Spencer : Lady Di dit

Noël en famille. Ou bien, Shining à Sandringham. Premier contact avec le cinéma de Pablo Larraín . Autant vous prévenir tout de suite, la rencontre n’a pas été concluante. Je crois même que c’est la nouveauté que j’ai le plus détestée depuis (mettez le titre du film que vous avez le plus détesté ces derniers temps) — peut-être même encore plus, c’est dire. Alors question esprit de Noël, sorry, too late, revenez dans 48 semaines. Mais pourquoi donc, vous inquiéterez-vous. Plans kubrickiens de véhicule avançant sur des routes de campagne — non pas la Coccinelle appartenant à je ne sais quel écrivaillon psychotique, mais un cabriolet Porsche 911 de princesse, observé en tout état de cause depuis la hauteur d’un hélicoptère kubrickien. Demeure kubrickienne, équipée de cuisines kubrickiennes, aux couloirs kubrickiens parcourus en travellings kubrickiens, éclairés par une lumière kubrickienne, peuplés de personnages kubrickiens — cf. l’espèce de chargé du protocole, grimaçant et figé.

C’est comme si le film était lui-même le chef de protocole, et que tout était fait pour que le spectateur se sente exactement comme Diana.

Parlons-en, de ce personnage, ça me permettra peut-être de réussir à vous expliquer les raisons de mon déplaisir. Je concède qu’il est amusant cinq minutes, on se dit, Ah, mais c’est le retour de Delbert Grady. Cependant, lorsqu’on se rend compte qu’il s’agit du personnage principal (je veux dire, après Diana, bien sûr), on déchante. C’est que, comme lui, le film joue du début à la fin une partition sur une seule note, toujours la même. Diana, enfermée dans sa prison dorée et si malheureuse, Diana, aux toilettes toujours renouvelées, Diana, qui se demande si elle n’est pas en train de devenir folle, Diana, auscultée sous toutes les coutures par une caméra omnipotente. Autre référence, outre Shining et Barry Lyndon, j’ai pensé à Jeanne Dielman. Mais c’est l’antithèse. Dans le chef-d’œuvre d’Akerman, d’abord, on ne pense jamais à la caméra, et ensuite et surtout, on a un personnage dont l’opacité nous fait nous interroger constamment. Ici on saisit tout, tout le temps, comme sur une radiographie. Ce qui fait que bien vite on s’ennuie.

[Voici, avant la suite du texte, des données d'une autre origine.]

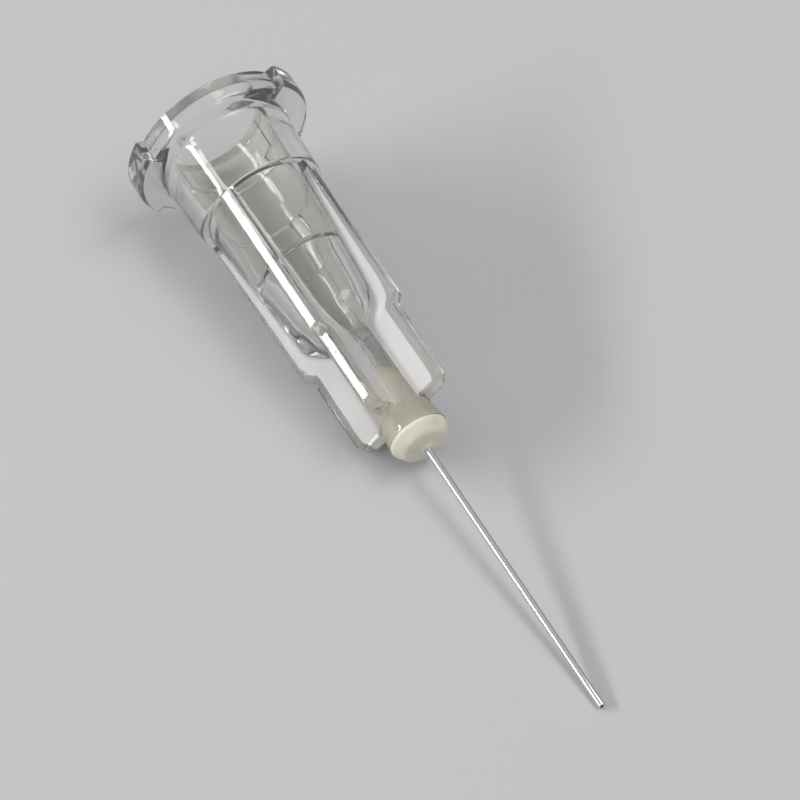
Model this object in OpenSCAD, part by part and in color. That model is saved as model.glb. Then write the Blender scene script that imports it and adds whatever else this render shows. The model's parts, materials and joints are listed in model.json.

Vous me direz, Oui mais, Kristen Stewart et son petit mouvement d’épaule aristocratique, oui mais la photographie, oui mais Harry et William enfants, oui mais la fin. Hélas, ce n’est pas du cinéma, c’est du Visual Basic. Tout est prévu et prévisible, tout est à sa place et rien ne dépasse, tout est programmé, y compris la fin — OK, c’est vrai, c’est moins triste que Jeanne Dielman, et cette fin fait un peu du bien, après le supplice que constitue tout le reste, mais c’est tellement appuyé. Au fond, c’est comme si le film était lui-même le chef de protocole, et que tout était fait pour que le spectateur se sente exactement comme Diana. Bien joué, eh.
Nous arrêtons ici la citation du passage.